Reproduce, word for word, only the lines from the one containing "Model this object" through the one containing "V = FreeCAD.Vector", both included.

Saved data entries
##########

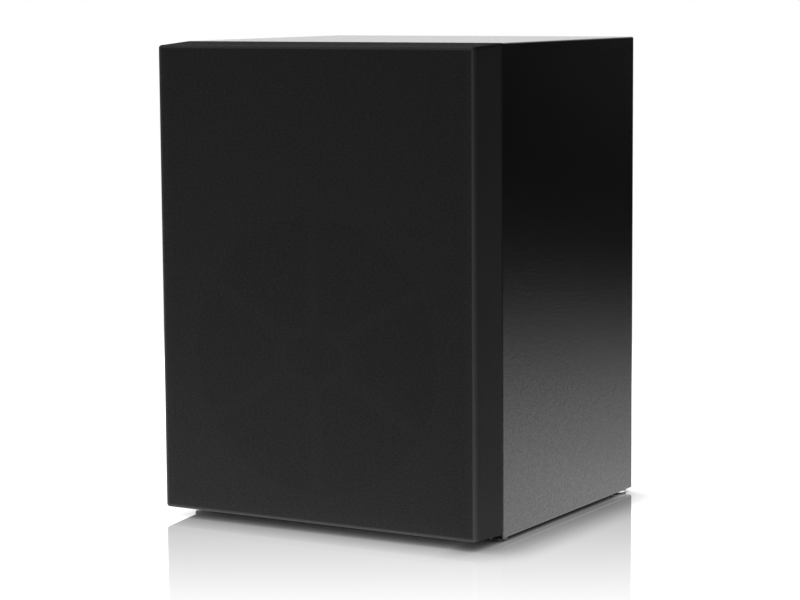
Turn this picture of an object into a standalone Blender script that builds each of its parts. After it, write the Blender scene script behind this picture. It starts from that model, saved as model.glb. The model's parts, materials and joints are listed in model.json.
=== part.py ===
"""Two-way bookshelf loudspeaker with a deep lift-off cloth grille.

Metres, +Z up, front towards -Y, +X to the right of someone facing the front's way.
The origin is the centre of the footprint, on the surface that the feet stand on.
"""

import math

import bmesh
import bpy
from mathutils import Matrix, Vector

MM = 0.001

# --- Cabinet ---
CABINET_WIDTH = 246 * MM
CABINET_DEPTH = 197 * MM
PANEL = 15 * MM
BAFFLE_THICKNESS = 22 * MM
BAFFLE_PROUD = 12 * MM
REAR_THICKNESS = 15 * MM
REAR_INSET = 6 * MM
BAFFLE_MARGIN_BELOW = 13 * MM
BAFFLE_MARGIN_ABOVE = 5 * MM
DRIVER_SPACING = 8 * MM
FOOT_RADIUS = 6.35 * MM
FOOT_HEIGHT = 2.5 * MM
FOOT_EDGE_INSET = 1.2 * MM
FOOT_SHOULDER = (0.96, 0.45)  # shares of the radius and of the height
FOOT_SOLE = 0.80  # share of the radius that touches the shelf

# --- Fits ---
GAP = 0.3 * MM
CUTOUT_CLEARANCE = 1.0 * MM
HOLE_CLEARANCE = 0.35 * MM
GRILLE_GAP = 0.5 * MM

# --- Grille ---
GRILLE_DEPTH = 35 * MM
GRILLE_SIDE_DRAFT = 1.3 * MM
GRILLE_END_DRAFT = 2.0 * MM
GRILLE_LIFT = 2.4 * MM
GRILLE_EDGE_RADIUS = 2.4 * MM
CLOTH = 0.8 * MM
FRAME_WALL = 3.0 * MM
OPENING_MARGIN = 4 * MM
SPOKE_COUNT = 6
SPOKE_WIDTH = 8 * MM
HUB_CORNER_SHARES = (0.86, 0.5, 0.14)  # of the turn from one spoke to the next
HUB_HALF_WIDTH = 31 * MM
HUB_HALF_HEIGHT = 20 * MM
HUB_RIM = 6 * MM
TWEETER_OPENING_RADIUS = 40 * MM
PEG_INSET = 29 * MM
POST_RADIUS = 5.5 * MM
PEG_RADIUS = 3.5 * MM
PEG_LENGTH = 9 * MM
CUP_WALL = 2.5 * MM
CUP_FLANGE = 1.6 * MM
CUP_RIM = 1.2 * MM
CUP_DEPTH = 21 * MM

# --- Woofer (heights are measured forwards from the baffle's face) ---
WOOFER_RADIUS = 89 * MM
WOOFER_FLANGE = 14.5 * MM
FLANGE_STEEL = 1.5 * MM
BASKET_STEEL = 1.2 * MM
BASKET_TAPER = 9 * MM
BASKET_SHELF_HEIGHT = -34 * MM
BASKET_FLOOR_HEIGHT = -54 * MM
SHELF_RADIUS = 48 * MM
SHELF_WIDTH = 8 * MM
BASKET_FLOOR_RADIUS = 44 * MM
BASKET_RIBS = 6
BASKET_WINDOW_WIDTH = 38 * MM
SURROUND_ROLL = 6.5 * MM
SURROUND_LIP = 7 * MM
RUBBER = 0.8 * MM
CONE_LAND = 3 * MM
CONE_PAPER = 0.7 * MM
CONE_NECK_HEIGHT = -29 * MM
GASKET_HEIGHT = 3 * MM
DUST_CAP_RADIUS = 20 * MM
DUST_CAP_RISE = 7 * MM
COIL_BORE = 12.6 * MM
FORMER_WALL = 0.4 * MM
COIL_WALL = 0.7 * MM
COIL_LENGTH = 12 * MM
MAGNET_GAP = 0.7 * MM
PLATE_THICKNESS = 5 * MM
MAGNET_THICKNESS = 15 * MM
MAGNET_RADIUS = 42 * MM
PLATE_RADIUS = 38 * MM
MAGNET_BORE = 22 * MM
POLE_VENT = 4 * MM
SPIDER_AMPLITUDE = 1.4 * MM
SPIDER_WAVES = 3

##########

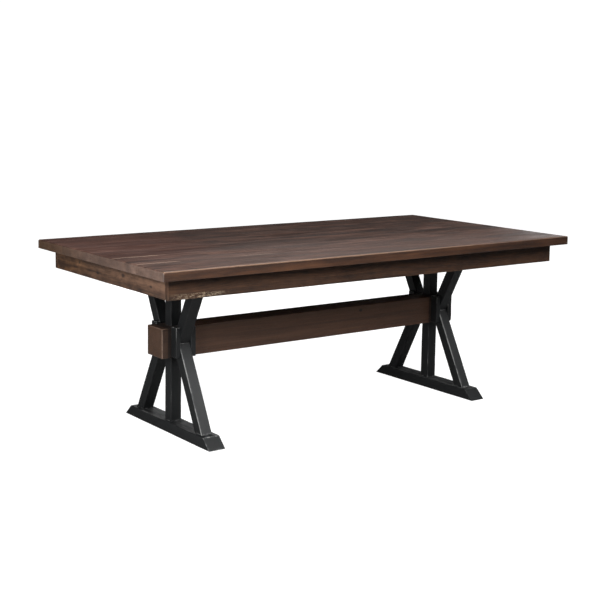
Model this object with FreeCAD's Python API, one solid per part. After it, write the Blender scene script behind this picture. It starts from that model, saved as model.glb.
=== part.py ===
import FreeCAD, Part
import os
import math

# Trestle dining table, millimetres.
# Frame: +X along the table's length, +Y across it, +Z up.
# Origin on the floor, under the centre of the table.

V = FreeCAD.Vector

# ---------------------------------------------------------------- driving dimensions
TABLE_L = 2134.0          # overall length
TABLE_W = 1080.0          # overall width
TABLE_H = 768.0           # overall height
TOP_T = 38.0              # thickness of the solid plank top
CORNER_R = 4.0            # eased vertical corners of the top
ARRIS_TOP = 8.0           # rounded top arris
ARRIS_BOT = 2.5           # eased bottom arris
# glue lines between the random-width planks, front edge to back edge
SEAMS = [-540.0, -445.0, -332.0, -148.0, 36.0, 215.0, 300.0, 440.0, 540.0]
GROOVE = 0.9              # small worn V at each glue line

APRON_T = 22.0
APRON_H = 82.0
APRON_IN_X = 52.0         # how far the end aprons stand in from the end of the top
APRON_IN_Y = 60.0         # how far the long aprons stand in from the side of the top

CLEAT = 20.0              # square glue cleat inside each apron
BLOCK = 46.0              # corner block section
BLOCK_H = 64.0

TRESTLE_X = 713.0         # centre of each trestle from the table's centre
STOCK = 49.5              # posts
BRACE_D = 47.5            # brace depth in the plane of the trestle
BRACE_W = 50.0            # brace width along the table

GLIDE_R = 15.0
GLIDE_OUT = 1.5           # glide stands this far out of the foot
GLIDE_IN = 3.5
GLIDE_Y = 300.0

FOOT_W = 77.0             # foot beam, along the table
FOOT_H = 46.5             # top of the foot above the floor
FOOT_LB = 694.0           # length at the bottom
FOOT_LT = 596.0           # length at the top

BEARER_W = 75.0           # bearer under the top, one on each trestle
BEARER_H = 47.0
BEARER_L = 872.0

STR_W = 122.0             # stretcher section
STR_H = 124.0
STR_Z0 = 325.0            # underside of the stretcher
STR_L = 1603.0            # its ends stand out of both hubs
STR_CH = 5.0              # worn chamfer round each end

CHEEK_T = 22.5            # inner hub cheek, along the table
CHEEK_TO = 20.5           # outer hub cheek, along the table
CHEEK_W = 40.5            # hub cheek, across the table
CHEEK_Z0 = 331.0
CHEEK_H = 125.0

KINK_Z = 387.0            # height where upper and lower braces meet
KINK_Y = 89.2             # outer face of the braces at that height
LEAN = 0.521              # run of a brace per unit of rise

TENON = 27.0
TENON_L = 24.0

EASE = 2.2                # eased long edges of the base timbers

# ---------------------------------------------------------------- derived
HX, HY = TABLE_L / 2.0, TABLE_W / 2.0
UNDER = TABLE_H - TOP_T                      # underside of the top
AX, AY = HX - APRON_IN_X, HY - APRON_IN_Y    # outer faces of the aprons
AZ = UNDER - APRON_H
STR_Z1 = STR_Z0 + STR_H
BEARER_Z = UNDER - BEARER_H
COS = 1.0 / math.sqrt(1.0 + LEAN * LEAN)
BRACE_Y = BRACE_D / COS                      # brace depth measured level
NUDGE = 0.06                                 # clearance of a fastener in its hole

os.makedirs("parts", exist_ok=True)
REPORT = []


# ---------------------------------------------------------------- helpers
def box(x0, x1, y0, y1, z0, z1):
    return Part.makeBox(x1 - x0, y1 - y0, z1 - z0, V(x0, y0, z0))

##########

WRITTEN ANSWER →
Model this object with FreeCAD's Python API, one solid per part. After it, write the Blender scene script behind this picture. It starts from that model, saved as model.glb.
=== part.py ===
import FreeCAD, Part
import os
import math

# Trestle dining table, millimetres.
# Frame: +X along the table's length, +Y across it, +Z up.
# Origin on the floor, under the centre of the table.

V = FreeCAD.Vector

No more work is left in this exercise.